Visitors can explore the caves wearing a virtual reality headset, browse ultra high definition pictures of the World Heritage Site with just clicks on the mouse, or enjoy a 720-degree panoramic tour of the 30 caves at the Mogao Grottoes on digital platforms.
The Digital Dunhuang website (https://www.e-dunhuang.com/index.htm)
Su Bomin, president of the Dunhuang Academy, told People's Daily that the academy has constantly strengthened its capability of technological innovation and set up a digital record for every cave, mural, and painted sculpture.
"We aim to permanently preserve the information of the murals and painted sculptures at the Mogao Grottoes," Su said.
As of the end of 2022, the Dunhuang Academy had collected digital information of 289 caves, processed images for 178 of them, and rebuilt 45 painted sculptures, 140 caves, and 7 heritage sites in the digital world. Besides, it had also produced panoramic shows for 162 caves and digitalized over 50,000 photographic films.
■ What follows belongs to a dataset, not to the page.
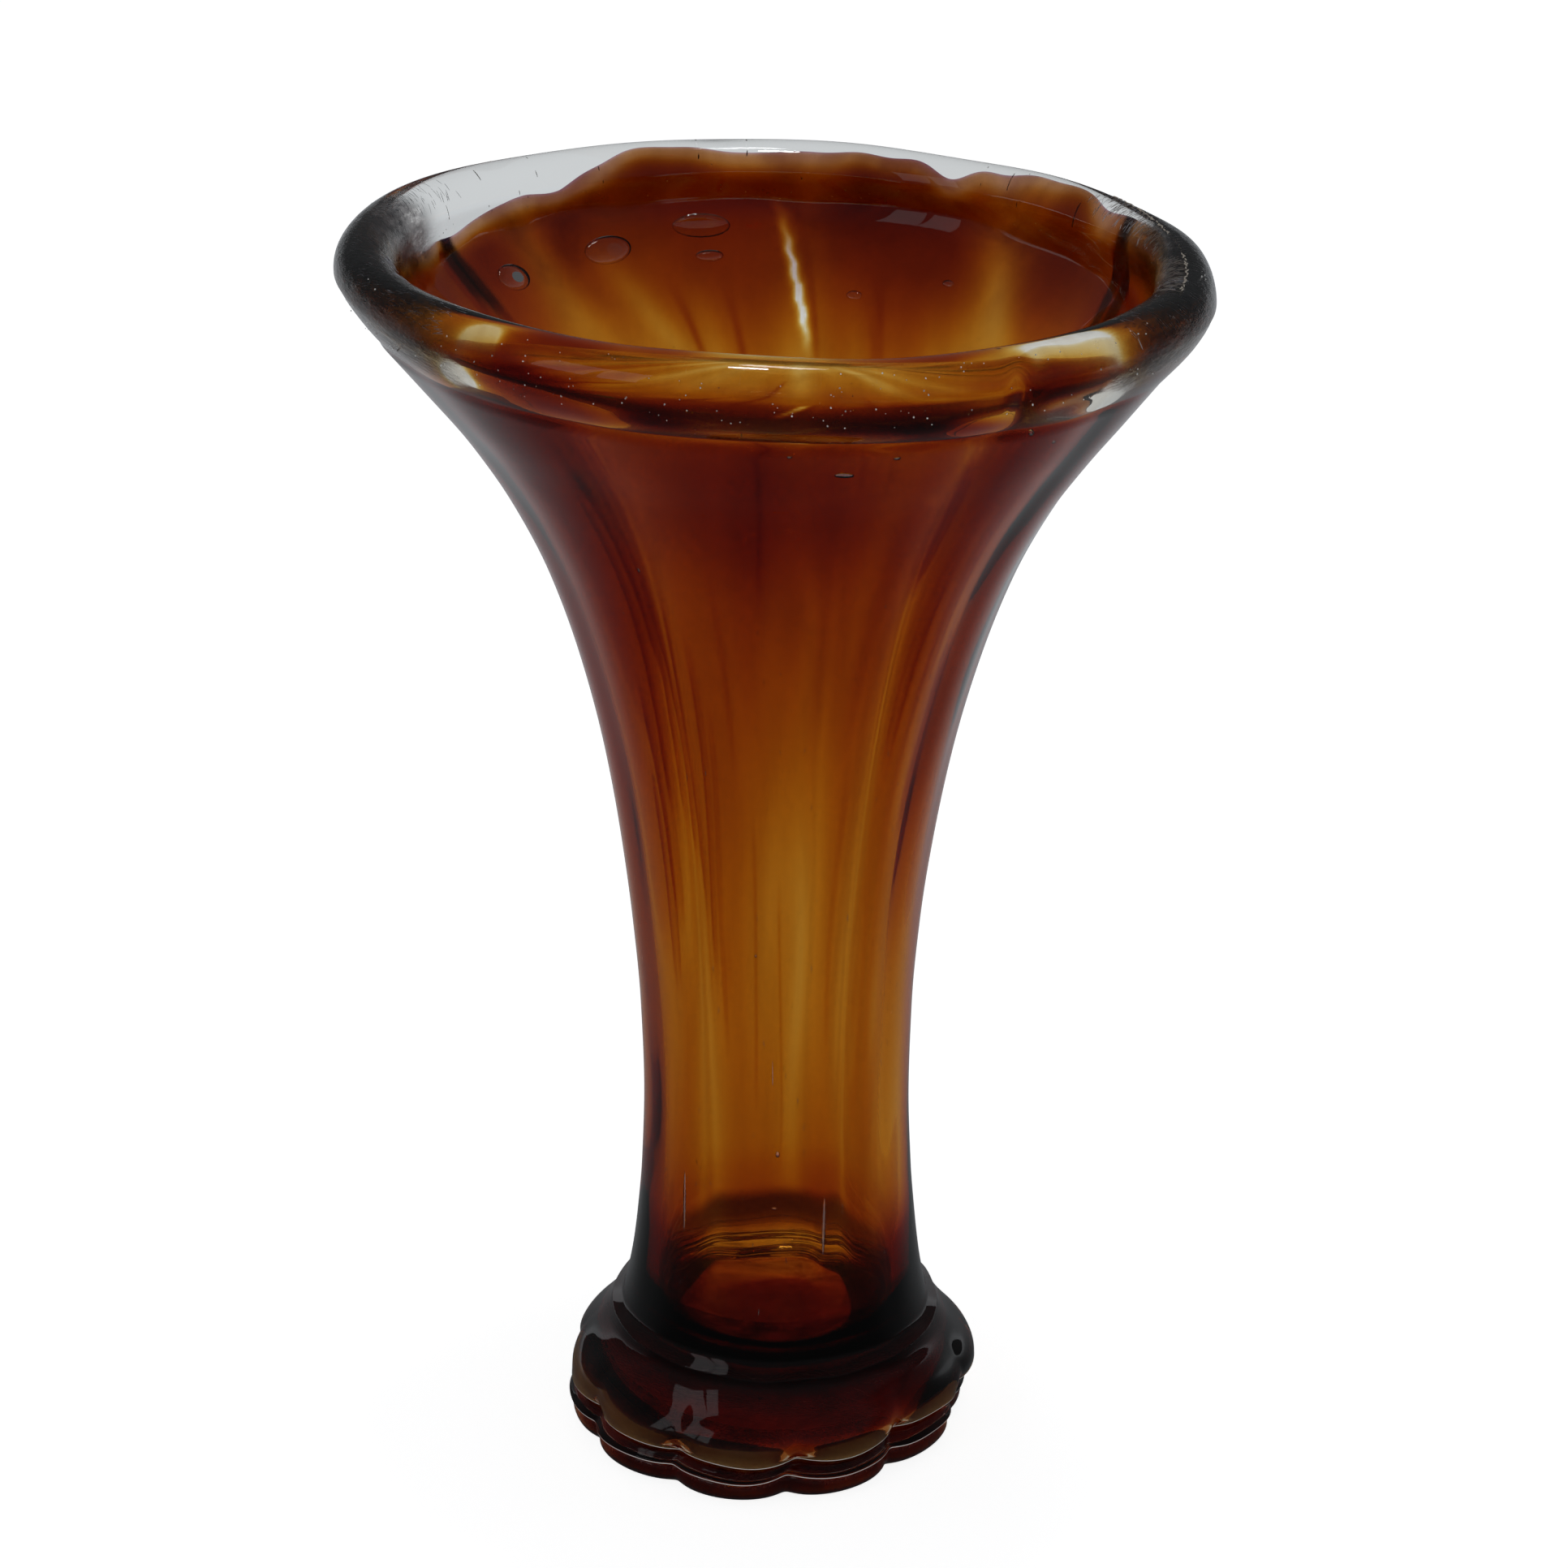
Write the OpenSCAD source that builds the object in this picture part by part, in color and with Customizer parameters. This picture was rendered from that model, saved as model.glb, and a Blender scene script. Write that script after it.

The official virtual cartoon figure Jiayao of the Mogao Grottoes in Dunhuang, northwest China's Gansu province. (Photo from the official page of the Dunhuang Academy on social media platform Weibo)
All the data have been compiled into digital files according to specifications, which creates more possibilities for academic research and further utilization.
Du Juan, who's in charge of the Dunhuang Academy's media center, told People's Daily that the official virtual cartoon figure Jiayao of the Mogao Grottoes has dynamic facial expressions, and her hair, clothes, and accessories can even sway with the "wind."
Su said Jiayao, who can guide online tourists, host livestream sessions, and perform the Dunhuang dance, will better introduce the culture of Dunhuang to Chinese and foreign visitors.
At the end of 2022, the world’s first blockchain-based open sharing platform for cultural heritage "e-Dunhuang" was launched. It opens over 6,500 high-definition digital files from grotto sites including the Mogao Grottoes and literature at the Dunhuang Library Cave, offering fantastic contents for scholars, cultural enthusiasts, and artists.